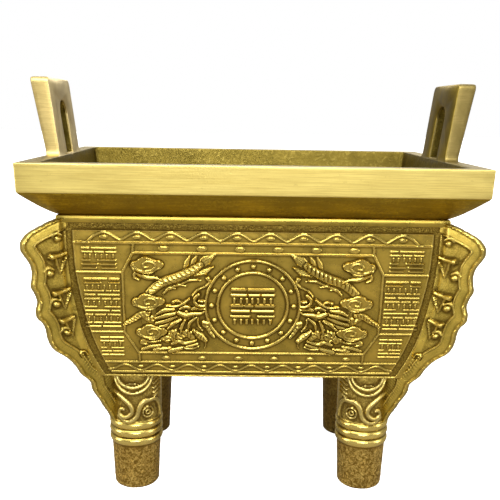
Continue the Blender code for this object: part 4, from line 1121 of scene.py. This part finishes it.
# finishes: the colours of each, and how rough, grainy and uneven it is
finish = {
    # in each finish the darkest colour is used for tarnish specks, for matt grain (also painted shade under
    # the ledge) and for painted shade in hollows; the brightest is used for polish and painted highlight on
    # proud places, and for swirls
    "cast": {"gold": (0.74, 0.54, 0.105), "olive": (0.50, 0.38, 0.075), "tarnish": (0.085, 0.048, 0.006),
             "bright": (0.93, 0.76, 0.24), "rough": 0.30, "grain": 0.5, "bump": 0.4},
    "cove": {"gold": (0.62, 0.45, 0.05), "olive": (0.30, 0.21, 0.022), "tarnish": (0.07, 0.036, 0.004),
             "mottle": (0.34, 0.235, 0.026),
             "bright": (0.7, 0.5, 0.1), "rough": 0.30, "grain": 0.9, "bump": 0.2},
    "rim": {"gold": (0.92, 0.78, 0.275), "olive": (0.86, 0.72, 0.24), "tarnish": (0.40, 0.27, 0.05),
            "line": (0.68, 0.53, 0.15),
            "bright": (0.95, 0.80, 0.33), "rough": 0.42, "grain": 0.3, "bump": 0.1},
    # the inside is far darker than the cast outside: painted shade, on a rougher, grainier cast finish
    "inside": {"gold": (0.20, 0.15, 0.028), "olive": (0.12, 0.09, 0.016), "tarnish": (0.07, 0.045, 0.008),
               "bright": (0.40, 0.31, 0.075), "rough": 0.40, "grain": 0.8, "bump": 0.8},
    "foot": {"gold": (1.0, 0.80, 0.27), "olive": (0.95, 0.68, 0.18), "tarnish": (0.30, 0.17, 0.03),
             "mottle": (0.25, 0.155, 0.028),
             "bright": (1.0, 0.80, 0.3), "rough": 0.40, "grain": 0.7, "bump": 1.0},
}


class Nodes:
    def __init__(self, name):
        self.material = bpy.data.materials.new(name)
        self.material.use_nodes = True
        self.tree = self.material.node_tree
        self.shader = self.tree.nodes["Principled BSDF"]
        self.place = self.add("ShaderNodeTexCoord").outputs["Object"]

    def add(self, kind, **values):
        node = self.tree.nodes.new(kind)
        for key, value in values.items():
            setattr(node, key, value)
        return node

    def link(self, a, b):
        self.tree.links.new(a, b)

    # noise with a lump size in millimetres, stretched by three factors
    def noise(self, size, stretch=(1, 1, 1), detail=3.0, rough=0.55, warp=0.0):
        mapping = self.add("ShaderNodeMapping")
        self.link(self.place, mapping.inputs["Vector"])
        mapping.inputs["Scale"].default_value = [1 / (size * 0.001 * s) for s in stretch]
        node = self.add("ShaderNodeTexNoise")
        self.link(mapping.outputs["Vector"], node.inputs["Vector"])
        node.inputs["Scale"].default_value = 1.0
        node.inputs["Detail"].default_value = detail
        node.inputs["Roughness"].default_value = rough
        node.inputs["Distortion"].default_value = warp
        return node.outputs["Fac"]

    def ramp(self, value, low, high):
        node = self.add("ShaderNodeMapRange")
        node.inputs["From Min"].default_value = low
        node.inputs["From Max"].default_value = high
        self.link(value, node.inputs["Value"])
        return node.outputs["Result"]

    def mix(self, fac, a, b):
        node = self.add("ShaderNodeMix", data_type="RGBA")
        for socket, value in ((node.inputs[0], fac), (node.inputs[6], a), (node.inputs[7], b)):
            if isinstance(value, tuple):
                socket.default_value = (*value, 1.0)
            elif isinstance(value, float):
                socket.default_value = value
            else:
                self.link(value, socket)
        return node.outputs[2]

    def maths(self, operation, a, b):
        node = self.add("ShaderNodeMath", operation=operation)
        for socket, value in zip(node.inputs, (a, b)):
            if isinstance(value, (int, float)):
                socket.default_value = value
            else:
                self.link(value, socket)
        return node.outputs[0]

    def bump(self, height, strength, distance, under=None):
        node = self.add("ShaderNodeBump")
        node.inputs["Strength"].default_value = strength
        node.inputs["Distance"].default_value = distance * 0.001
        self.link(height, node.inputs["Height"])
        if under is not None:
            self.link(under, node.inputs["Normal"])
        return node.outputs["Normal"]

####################

# Task statement:
Everything in the listing above should be restated exactly.

# Result for this exercise:
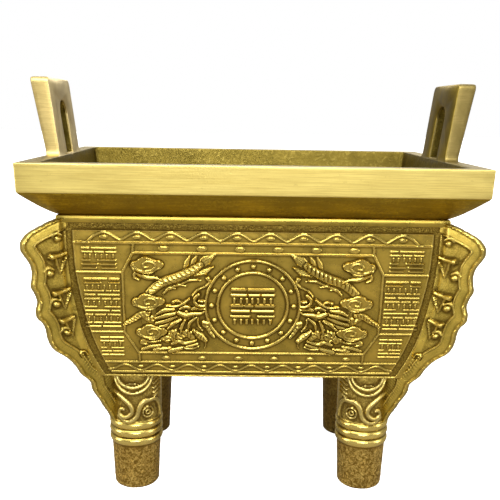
Continue the Blender code for this object: part 4, from line 1121 of scene.py. This part finishes it.
# finishes: the colours of each, and how rough, grainy and uneven it is
finish = {
    # in each finish the darkest colour is used for tarnish specks, for matt grain (also painted shade under
    # the ledge) and for painted shade in hollows; the brightest is used for polish and painted highlight on
    # proud places, and for swirls
    "cast": {"gold": (0.74, 0.54, 0.105), "olive": (0.50, 0.38, 0.075), "tarnish": (0.085, 0.048, 0.006),
             "bright": (0.93, 0.76, 0.24), "rough": 0.30, "grain": 0.5, "bump": 0.4},
    "cove": {"gold": (0.62, 0.45, 0.05), "olive": (0.30, 0.21, 0.022), "tarnish": (0.07, 0.036, 0.004),
             "mottle": (0.34, 0.235, 0.026),
             "bright": (0.7, 0.5, 0.1), "rough": 0.30, "grain": 0.9, "bump": 0.2},
    "rim": {"gold": (0.92, 0.78, 0.275), "olive": (0.86, 0.72, 0.24), "tarnish": (0.40, 0.27, 0.05),
            "line": (0.68, 0.53, 0.15),
            "bright": (0.95, 0.80, 0.33), "rough": 0.42, "grain": 0.3, "bump": 0.1},
    # the inside is far darker than the cast outside: painted shade, on a rougher, grainier cast finish
    "inside": {"gold": (0.20, 0.15, 0.028), "olive": (0.12, 0.09, 0.016), "tarnish": (0.07, 0.045, 0.008),
               "bright": (0.40, 0.31, 0.075), "rough": 0.40, "grain": 0.8, "bump": 0.8},
    "foot": {"gold": (1.0, 0.80, 0.27), "olive": (0.95, 0.68, 0.18), "tarnish": (0.30, 0.17, 0.03),
             "mottle": (0.25, 0.155, 0.028),
             "bright": (1.0, 0.80, 0.3), "rough": 0.40, "grain": 0.7, "bump": 1.0},
}


class Nodes:
    def __init__(self, name):
        self.material = bpy.data.materials.new(name)
        self.material.use_nodes = True
        self.tree = self.material.node_tree
        self.shader = self.tree.nodes["Principled BSDF"]
        self.place = self.add("ShaderNodeTexCoord").outputs["Object"]

    def add(self, kind, **values):
        node = self.tree.nodes.new(kind)
        for key, value in values.items():
            setattr(node, key, value)
        return node

    def link(self, a, b):
        self.tree.links.new(a, b)

    # noise with a lump size in millimetres, stretched by three factors
    def noise(self, size, stretch=(1, 1, 1), detail=3.0, rough=0.55, warp=0.0):
        mapping = self.add("ShaderNodeMapping")
        self.link(self.place, mapping.inputs["Vector"])
        mapping.inputs["Scale"].default_value = [1 / (size * 0.001 * s) for s in stretch]
        node = self.add("ShaderNodeTexNoise")
        self.link(mapping.outputs["Vector"], node.inputs["Vector"])
        node.inputs["Scale"].default_value = 1.0
        node.inputs["Detail"].default_value = detail
        node.inputs["Roughness"].default_value = rough
        node.inputs["Distortion"].default_value = warp
        return node.outputs["Fac"]

    def ramp(self, value, low, high):
        node = self.add("ShaderNodeMapRange")
        node.inputs["From Min"].default_value = low
        node.inputs["From Max"].default_value = high
        self.link(value, node.inputs["Value"])
        return node.outputs["Result"]

    def mix(self, fac, a, b):
        node = self.add("ShaderNodeMix", data_type="RGBA")
        for socket, value in ((node.inputs[0], fac), (node.inputs[6], a), (node.inputs[7], b)):
            if isinstance(value, tuple):
                socket.default_value = (*value, 1.0)
            elif isinstance(value, float):
                socket.default_value = value
            else:
                self.link(value, socket)
        return node.outputs[2]

    def maths(self, operation, a, b):
        node = self.add("ShaderNodeMath", operation=operation)
        for socket, value in zip(node.inputs, (a, b)):
            if isinstance(value, (int, float)):
                socket.default_value = value
            else:
                self.link(value, socket)
        return node.outputs[0]

    def bump(self, height, strength, distance, under=None):
        node = self.add("ShaderNodeBump")
        node.inputs["Strength"].default_value = strength
        node.inputs["Distance"].default_value = distance * 0.001
        self.link(height, node.inputs["Height"])
        if under is not None:
            self.link(under, node.inputs["Normal"])
        return node.outputs["Normal"]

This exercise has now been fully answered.